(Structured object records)
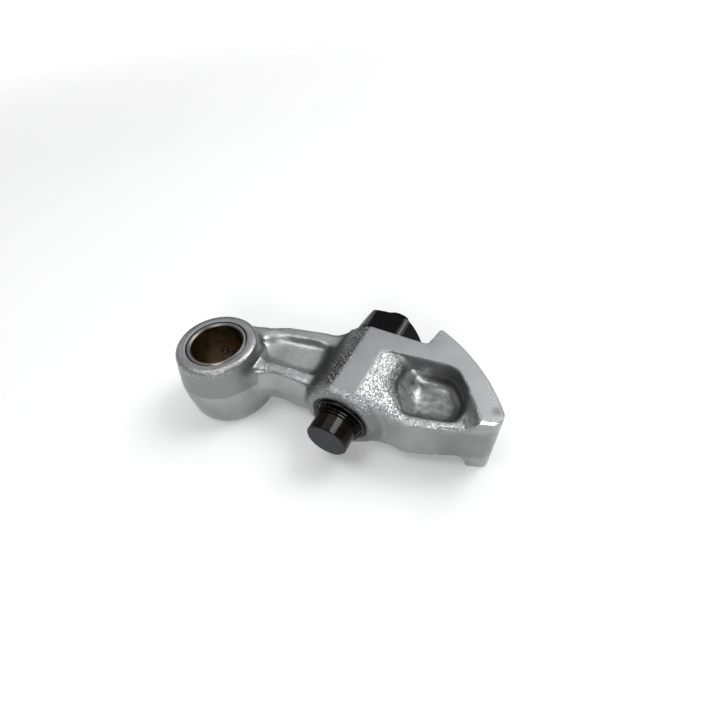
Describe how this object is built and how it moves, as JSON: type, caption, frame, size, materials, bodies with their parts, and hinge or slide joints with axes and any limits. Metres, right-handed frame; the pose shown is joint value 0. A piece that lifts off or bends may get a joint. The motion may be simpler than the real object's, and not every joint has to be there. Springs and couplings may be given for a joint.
{
  "type": "rocker arm",
  "caption": "Cast aluminium rocker arm with a bushed pivot eye, an adjusting screw with lock nut and swivel foot, and a curved slipper end.",
  "frame": {"origin": "on the pivot bore's axis at half the height of the eye", "axes": "+Z along the pivot bore, +X from the eye to the slipper end, +Y along the adjusting screw from the foot to the lock nut"},
  "size_m": [0.1264, 0.0711, 0.03],
  "materials": {
    "cast_aluminium": "satin",
    "bearing_bronze": "satin",
    "black_steel": "satin",
    "polished_black_steel": "gloss"
  },
  "bodies": {
    "arm": {"rocker_body": "cast_aluminium", "pivot_bush": "bearing_bronze", "foot_stop_ring": "black_steel"},
    "screw": {"adjusting_screw": "black_steel"},
    "foot": {"swivel_foot": "polished_black_steel"},
    "nut": {"lock_nut": "black_steel"}
  },
  "joints": [
    {"name": "screw_advance", "type": "slide", "parent": "arm", "child": "screw", "axis": [0, -1, 0], "range_m": [0, 0.003]},
    {"name": "foot_swivel", "type": "hinge", "parent": "screw", "child": "foot", "pos_m": [0.0545, -0.0074, 0], "axis": [0, 0, 1], "range_deg": [-8, 8]},
    {"name": "lock_nut_turn", "type": "hinge", "parent": "arm", "child": "nut", "pos_m": [0.0545, 0.0387, 0], "axis": [0, 1, 0], "range_deg": [0, 180]}
  ]
}
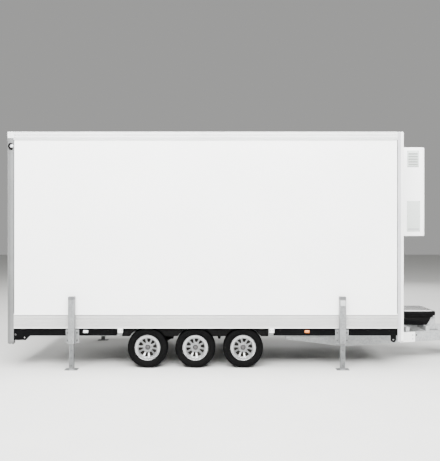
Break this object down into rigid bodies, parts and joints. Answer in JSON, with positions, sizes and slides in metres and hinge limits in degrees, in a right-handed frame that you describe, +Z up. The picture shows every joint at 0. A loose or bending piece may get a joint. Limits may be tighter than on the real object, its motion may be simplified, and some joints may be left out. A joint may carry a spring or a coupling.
{
  "type": "cargo trailer",
  "caption": "Refrigerated box trailer with insulated walls, barn doors, prop stands, a cooling unit, a V drawbar with overrun coupling and a jockey wheel.",
  "frame": {"origin": "on the ground under the middle of the trailer's whole length and width", "axes": "+X forward along the drawbar, +Y to the trailer's left, +Z up"},
  "size_m": [6.868, 2.4596, 3.152],
  "materials": {
    "panel": "gloss white composite panel",
    "trim": "satin anodised",
    "skirt": "satin ribbed extrusion",
    "post": "dull grey",
    "floor": "anti-slip deck",
    "galvanised": "hot-dip galvanised, spangled",
    "black": "satin black paint",
    "black_plastic": "moulded black",
    "dark_steel": "dark painted",
    "tyre": "matt black rubber",
    "rubber": "matt",
    "rim": "silver lacquered alloy",
    "chrome": "bright zinc"
  },
  "bodies": {
    "trailer": {"floor_panel": "floor", "roof_panel": "panel", "front_wall": "panel", "side_wall_right": "panel", "side_wall_left": "panel", "cooling_unit": "panel", "front_header": "trim", "roof_rail_right": "trim", "roof_rail_left": "trim", "front_post_right": "trim", "front_post_left": "trim", "skirt_right": "skirt", "skirt_left": "skirt", "rear_frame": "post", "light_bar": "galvanised", "main_rail_right": "galvanised", "main_rail_left": "galvanised", "drawbar_beam_right": "galvanised", "drawbar_beam_left": "galvanised", "drawbar_plate": "galvanised", "jockey_tube": "galvanised", "box_carrier": "galvanised", "stand_tube_rear_right": "galvanised", "stand_tube_rear_left": "galvanised", "stand_tube_front_right": "galvanised", "stand_tube_front_left": "galvanised", "side_rail_rear_right": "black", "side_rail_rear_left": "black", "side_rail_front_right": "black", "side_rail_front_left": "black", "handbrake_lever": "black", "mudguard_right": "black_plastic", "mudguard_left": "black_plastic", "storage_box": "black_plastic", "axle_rear": "dark_steel", "axle_middle": "dark_steel", "axle_front": "dark_steel", "overrun_coupling": "dark_steel"},
    "wheel_rear_right": {"tyre_rear_right": "tyre", "rim_rear_right": "rim"},
    "wheel_rear_left": {"tyre_rear_left": "tyre", "rim_rear_left": "rim"},
    "wheel_middle_right": {"tyre_middle_right": "tyre", "rim_middle_right": "rim"},
    "wheel_middle_left": {"tyre_middle_left": "tyre", "rim_middle_left": "rim"},
    "wheel_front_right": {"tyre_front_right": "tyre", "rim_front_right": "rim"},
    "wheel_front_left": {"tyre_front_left": "tyre", "rim_front_left": "rim"},
    "rear_door_right": {"rear_door_right": "panel"},
    "rear_door_left": {"rear_door_left": "panel"},
    "stand_leg_rear_right": {"stand_leg_rear_right": "galvanised"},
    "stand_leg_rear_left": {"stand_leg_rear_left": "galvanised"},
    "stand_leg_front_right": {"stand_leg_front_right": "galvanised"},
    "stand_leg_front_left": {"stand_leg_front_left": "galvanised"},
    "jockey_leg": {"jockey_leg": "chrome"},
    "jockey_fork": {"jockey_fork": "galvanised"},
    "jockey_wheel": {"jockey_wheel": "rubber"},
    "storage_lid": {"storage_lid": "black_plastic"}
  },
  "joints": [
    {"name": "wheel_rear_right_spin", "type": "hinge", "parent": "trailer", "child": "wheel_rear_right", "pos_m": [-1.58, -0.9975, 0.2695], "axis": [0, 1, 0], "continuous": true},
    {"name": "wheel_rear_left_spin", "type": "hinge", "parent": "trailer", "child": "wheel_rear_left", "pos_m": [-1.58, 0.9975, 0.2695], "axis": [0, 1, 0], "continuous": true},
    {"name": "wheel_middle_right_spin", "type": "hinge", "parent": "trailer", "child": "wheel_middle_right", "pos_m": [-0.94, -0.9975, 0.2695], "axis": [0, 1, 0], "continuous": true},
    {"name": "wheel_middle_left_spin", "type": "hinge", "parent": "trailer", "child": "wheel_middle_left", "pos_m": [-0.94, 0.9975, 0.2695], "axis": [0, 1, 0], "continuous": true},
    {"name": "wheel_front_right_spin", "type": "hinge", "parent": "trailer", "child": "wheel_front_right", "pos_m": [-0.3, -0.9975, 0.2695], "axis": [0, 1, 0], "continuous": true},
    {"name": "wheel_front_left_spin", "type": "hinge", "parent": "trailer", "child": "wheel_front_left", "pos_m": [-0.3, 0.9975, 0.2695], "axis": [0, 1, 0], "continuous": true},
    {"name": "rear_door_right_hinge", "type": "hinge", "parent": "trailer", "child": "rear_door_right", "pos_m": [-3.422, -1.045, 0.711], "axis": [0, 0, 1], "range_deg": [0, 180]},
    {"name": "rear_door_left_hinge", "type": "hinge", "parent": "trailer", "child": "rear_door_left", "pos_m": [-3.422, 1.045, 0.711], "axis": [0, 0, -1], "range_deg": [0, 180]},
    {"name": "stand_leg_rear_right_slide", "type": "slide", "parent": "trailer", "child": "stand_leg_rear_right", "axis": [0, 0, 1], "range_m": [0, 0.33]},
    {"name": "stand_leg_rear_left_slide", "type": "slide", "parent": "trailer", "child": "stand_leg_rear_left", "axis": [0, 0, 1], "range_m": [0, 0.33]},
    {"name": "stand_leg_front_right_slide", "type": "slide", "parent": "trailer", "child": "stand_leg_front_right", "axis": [0, 0, 1], "range_m": [0, 0.33]},
    {"name": "stand_leg_front_left_slide", "type": "slide", "parent": "trailer", "child": "stand_leg_front_left", "axis": [0, 0, 1], "range_m": [0, 0.33]},
    {"name": "jockey_slide", "type": "slide", "parent": "trailer", "child": "jockey_leg", "axis": [0, 0, 1], "range_m": [-0.08, 0.14]},
    {"name": "jockey_swivel", "type": "hinge", "parent": "jockey_leg", "child": "jockey_fork", "pos_m": [3.214, 0.115, 0.215], "axis": [0, 0, 1], "continuous": true},
    {"name": "jockey_wheel_spin", "type": "hinge", "parent": "jockey_fork", "child": "jockey_wheel", "pos_m": [3.169, 0.115, 0.1], "axis": [0, 1, 0], "continuous": true},
    {"name": "storage_lid_hinge", "type": "hinge", "parent": "trailer", "child": "storage_lid", "pos_m": [1.946, 0, 0.608], "axis": [0, -1, 0], "range_deg": [0, 85]}
  ]
}
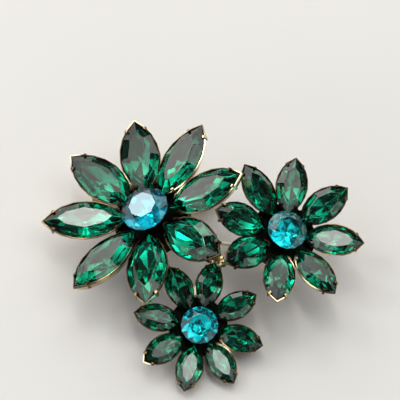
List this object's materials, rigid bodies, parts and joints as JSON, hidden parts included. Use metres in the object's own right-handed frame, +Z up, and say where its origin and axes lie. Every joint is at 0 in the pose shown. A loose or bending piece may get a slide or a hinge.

◆ Work to do ◆
Each line in the entries above that includes the string "caption" should be extracted.

◆ Worked solution ◆
Describe how this object is built and how it moves, as JSON: type, caption, frame, size, materials, bodies with their parts, and hinge or slide joints with axes and any limits. Metres, right-handed frame; the pose shown is joint value 0. A piece that lifts off or bends may get a joint. The motion may be simpler than the real object's, and not every joint has to be there. Springs and couplings may be given for a joint.
  "caption": "Cast aluminium rocker arm with a bushed pivot eye, an adjusting screw with lock nut and swivel foot, and a curved slipper end.",
  "caption": "Refrigerated box trailer with insulated walls, barn doors, prop stands, a cooling unit, a V drawbar with overrun coupling and a jockey wheel.",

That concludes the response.